The Florida Supreme Court has divided government functions into four categories: I. legislative, permitting, licensing, and executive officer functions; II. enforcement of laws and the protection of the public safety; III. capital improvements and property control operations; and IV. providing professional, educational, and general services for the health and welfare of the citizens. Trainon Park Condo. Ass'n v. City of Hialeah, 468 So. 2d 912, 919 (Fla. 1985). The governmental functions described in categories I and II are considered discretionary and thus, carry no duty of care or corresponding tort liability for government action or inaction. Id. at 921.
Under common law, police officers do not owe individual citizens a duty for the enforcement of police power functions.Trainon Park Condo. Ass'n v. City of Hialeah, 468 So. 2d 912, 914-15 (Fla. 1985). However, there is a statutory duty under Florida law which provides that "when a defendant, including a police officer, by his or her conduct creates a foreseeable zone of risk, the law imposes a duty owed by the defendant to all individuals within the zone to act with reasonable care." Lewis, 260 F.3d at 1263. Nonetheless, there is no duty of care for certain discretionary governmental functions. Trainon, 468 So. 2d at 917. A law enforcement officer's initial decision to arrest or detain a person is a discretionary governmental function which is immune from suit. Lewis, 260 F.3d at 1265. That being said, after the officer has made the initial decision to effect the arrest, the officer is no longer engaged in a discretionary function but rather is exercising an operational function. Id. Consequently, the officer "does not enjoy immunity for his negligent, operational level acts that follow the arrest or detention."Mosby v. Harrell, 909 So. 2d 323, 328 (Fla.Dist.Ct.App. 2005).
Here, Plaintiff's Complaint alleges negligence of Defendant Palecek for Plaintiff's arrest and prosecution. (Compl. ¶ 45-50.) Although Plaintiff cannot state a claim for negligent arrest, he can state a claim for negligence relating to the activities following the arrest. Lewis, 260 F.3d at 1265; Mosby, 909 So. 2d at 328. Additionally, under Florida law, "sheriffs are vicariously liable for the negligent acts of their deputies."Marshall v. Rice, No. 8:01-cv-2120-T-24 MAP, 2002 US. Dist. LEXIS 25820, at *28 (M.D. Fla. Nov. 11, 2002); Fla. Stat. § 30.07. Hence, Plaintiff can state a claim for negligence for activities following the arrest under the doctrine of respondeat superior.
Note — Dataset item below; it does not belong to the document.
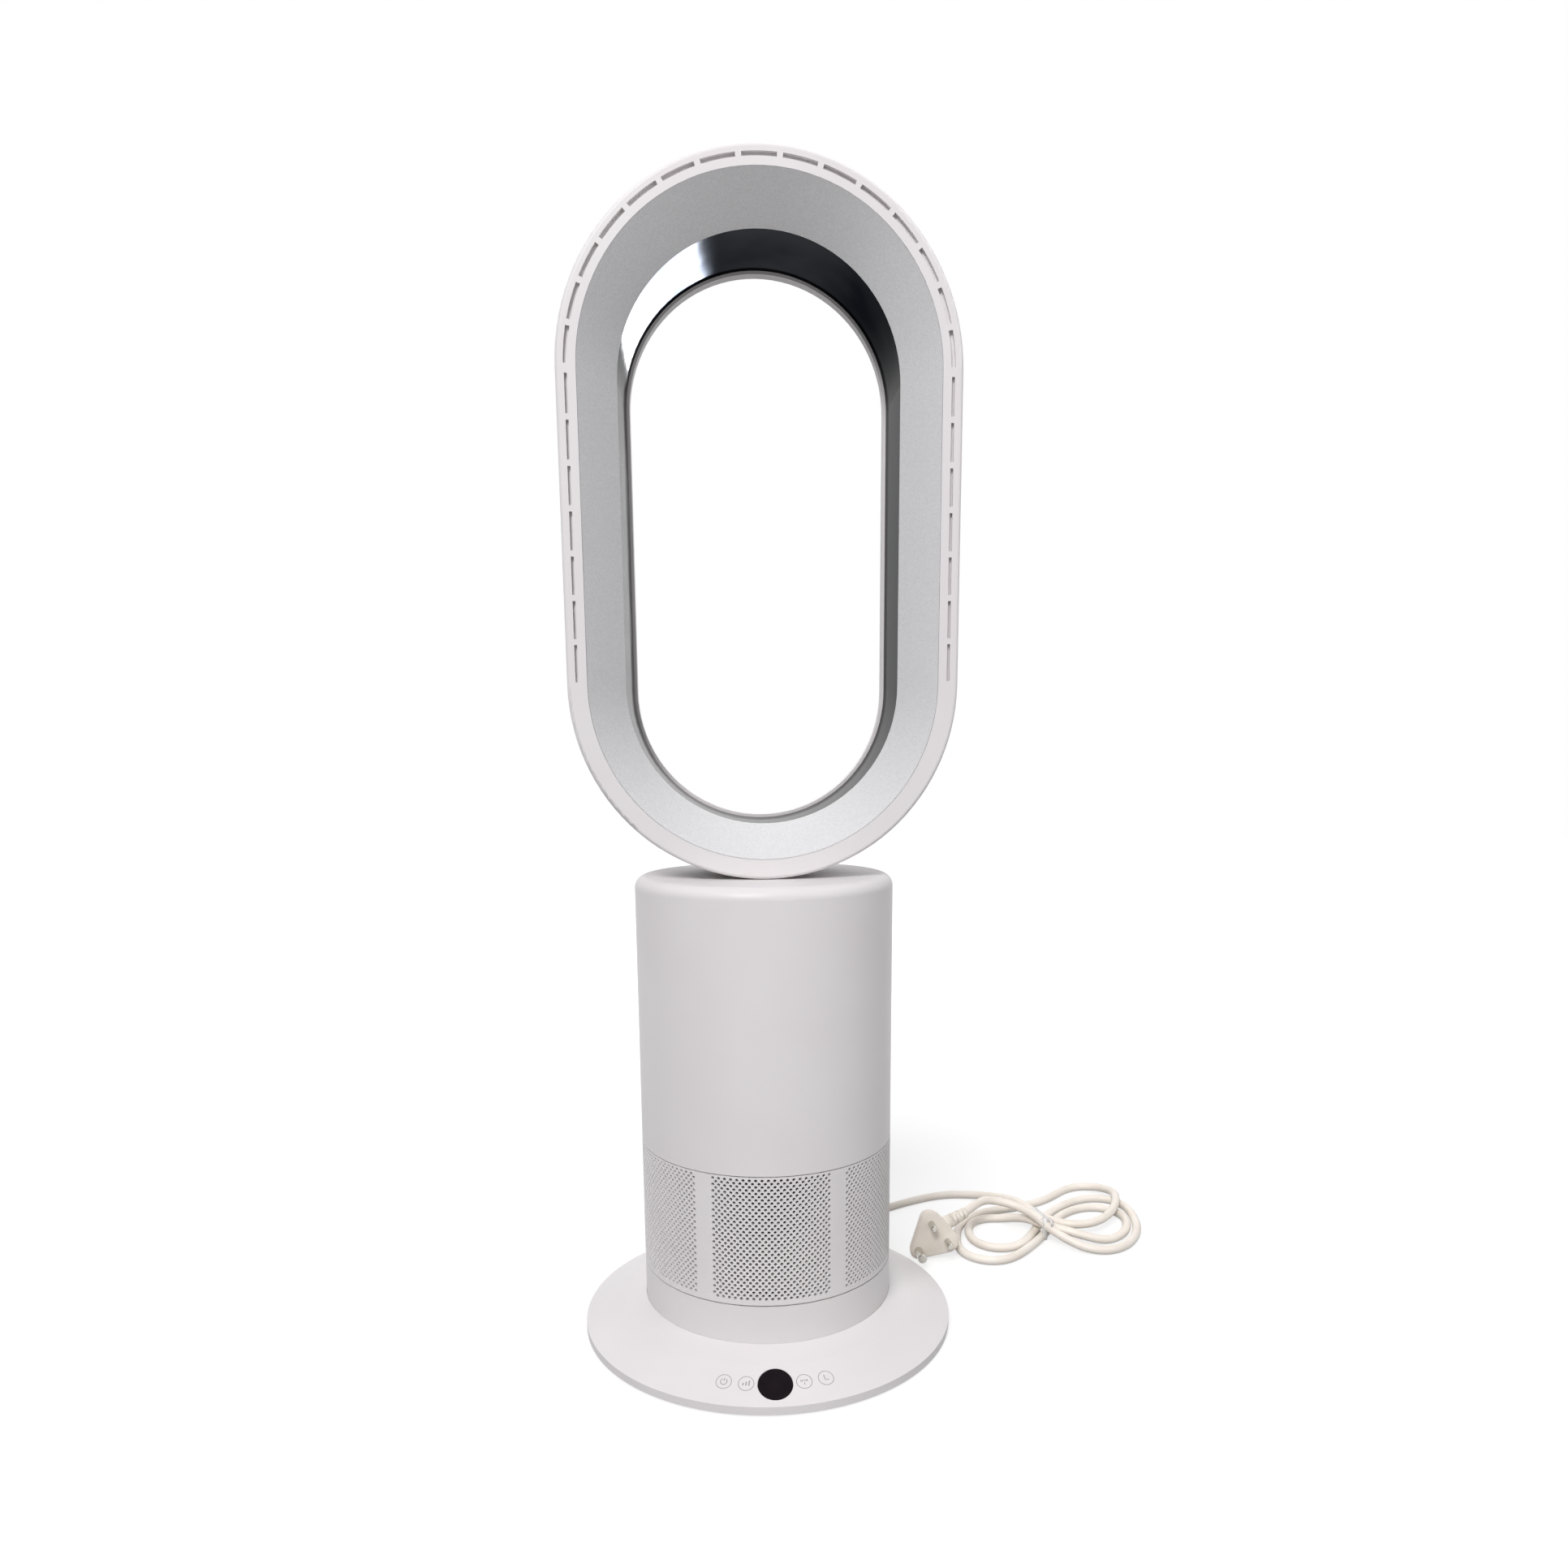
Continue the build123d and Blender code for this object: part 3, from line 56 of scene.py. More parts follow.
# ---- Places taken from the solids -------------------------------------------
GRILLE_LOW, GRILLE_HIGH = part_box("intake_grille")
GRILLE_SEAM = 0.5  # the open joint under the tower shell, in millimetres
GRILLE_TOP = GRILLE_HIGH.z - GRILLE_SEAM * MM
TOWER_RADIUS = GRILLE_HIGH.x
DOME_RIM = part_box("base_cover")[1].x
RIM_WIDTH = 12.8  # of the loop's white front ring, in millimetres


# ---- Small helpers ------------------------------------------------------------
def linear(hex_colour):
    """An sRGB hex colour as linear red, green and blue."""
    parts = [int(hex_colour[i:i + 2], 16) / 255 for i in (1, 3, 5)]
    return tuple(c / 12.92 if c <= 0.04045 else ((c + 0.055) / 1.055) ** 2.4 for c in parts)


def add_node(tree, kind, values=None, links=None, **settings):
    """Adds a node: settings are its properties, values its sockets' numbers, links their feeds."""
    node = tree.nodes.new(kind)
    for name, value in settings.items():
        setattr(node, name, value)
    for name, value in (values or {}).items():
        node.inputs[name].default_value = value
    for name, source in (links or {}).items():
        tree.links.new(source, node.inputs[name])
    return node


def new_material(name):
    """An empty node material and its tree."""
    material = bpy.data.materials.new(name)
    material.use_nodes = True
    material.node_tree.nodes.clear()
    return material, material.node_tree


def link_piece(name, mesh, material, body):
    """Puts a mesh in the scene with its material, as a piece that rides on a body."""
    piece = bpy.data.objects.new(name, mesh)
    bpy.context.scene.collection.objects.link(piece)
    piece.data.materials.append(material)
    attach(piece, body)
    return piece


def mesh_of(name, points, faces, smooth=True):
    """A checked mesh whose faces all look outwards."""
    mesh = bpy.data.meshes.new(name)
    mesh.from_pydata([tuple(p) for p in points], [], faces)
    mesh.validate()
    bm = bmesh.new()
    bm.from_mesh(mesh)
    bmesh.ops.recalc_face_normals(bm, faces=bm.faces)
    bm.to_mesh(mesh)
    bm.free()
    mesh.polygons.foreach_set("use_smooth", [smooth] * len(mesh.polygons))
    return mesh


# ---- Finishes -----------------------------------------------------------------
MIX_A, MIX_B, MIX_RESULT = 6, 7, 2  # a Mix node's colour sockets
NOISE_LOW, NOISE_HIGH = 0.3, 0.7  # most of a noise lies between these
FLAKE = 0.7  # across one flake of the silver lacquer, in millimetres
MILKY_DEPTH = 0.002  # how far light goes into the milky plastics, in metres


def grained(tree, grain_mm, detail=3.0):
    """Noise whose grain is that many millimetres, on the object's own coordinates."""
    place = add_node(tree, "ShaderNodeTexCoord")
    return add_node(
        tree, "ShaderNodeTexNoise", {"Scale": 1000 / grain_mm, "Detail": detail},
        {"Vector": place.outputs["Object"]},
    )


def spread(tree, source, low, high):
    """Maps a noise onto low to high."""
    limits = {"From Min": NOISE_LOW, "From Max": NOISE_HIGH, "To Min": low, "To Max": high}
    node = add_node(tree, "ShaderNodeMapRange", limits, {"Value": source})
    return node.outputs["Result"]


def tinted(tree, factor, dark, light):
    """A colour between dark and light. Mix has an A, a B and a Result for every data type, so
    the ones for colours are named by number."""
    node = add_node(
        tree, "ShaderNodeMix", {MIX_A: (*dark, 1), MIX_B: (*light, 1)}, {"Factor": factor},
        data_type="RGBA",
    )
    return node.outputs[MIX_RESULT]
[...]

Next, Defendants argue that Plaintiff's negligent training, supervision, and retention claim is barred under state law because of sovereign immunity. (Doc. No. 8 at 10.) Sovereign immunity "does not uniformly preclude claims against the state and its subsidiaries for negligent training and supervision."Mosby, 909 So. 2d at 330. However, a city's decision regarding how to train its officers is an exercise of governmental discretion regarding fundamental questions of policy and planning and is immune from suit. Lewis, 260 F.3d at 1266; Cook v. Sheriff of Monroe County, 402 F.3d 1092 (11th Cir. 2005). Thus, Plaintiff does not have a claim for negligent training. Additionally, to state a claim for negligent supervision and retention of employees, a plaintiff must show that the defendant was put on notice of the harmful propensities of its employees. Mercado v. City of Orlando, 407 F.3d 1152, 1162 (11th Cir. 2005). Because Plaintiff has not alleged that Defendant Seagraves knew or should have known that Defendant Palecek had "harmful propensities or was otherwise unfit to serve as a police officer," Plaintiff has not sufficiently stated a claim for negligent supervision and retention. Mercado, 407 F.3d at 1162. Thus, Plaintiff has not stated a proper cause of action for negligent supervision and retention but has stated a proper cause of action for negligence under the doctrine of respondeat superior under state law and Defendants' Motion to Dismiss (Doc. No. 8) is GRANTED IN PART AND DENIED IN PART. Plaintiff shall have twenty-one (21) days from the date of this Order to amend his complaint pursuant to Fed.R.Civ.P. 15(a) addressing the deficiencies described above.
IV. Conclusion
1. The Defendants' Motion to Dismiss (Doc. No. 8) is DENIED IN PART AND GRANTED IN PART.
A. It is GRANTED as to Plaintiff's state law claim against Defendants for negligent arrest. Plaintiff's state law claim is DISMISSED WITH PREJUDICE.
B. It is GRANTED as to Plaintiff's state law claim against Defendants for negligent training. Plaintiff's state law claim is DISMISSED WlTH PREJUDICE.
B. It is GRANTED as to Plaintiff's state law claims against Defendants for negligent supervision and retention. Plaintiff's state law claims are DISMISSED WITHOUT PREJUDICE. Plaintiff shall have twenty-one (21) days from the date of this Order to amend his complaint pursuant to Fed.R.Civ.P. 15(a) if he so chooses.
C. It is DENIED as to Plaintiff's remaining state law claims against Defendants which include claims of negligence based on the doctrine of respondeat superior.
D. It is DENIED as to Plaintiff's 42 U.S.C. § 1983 claims.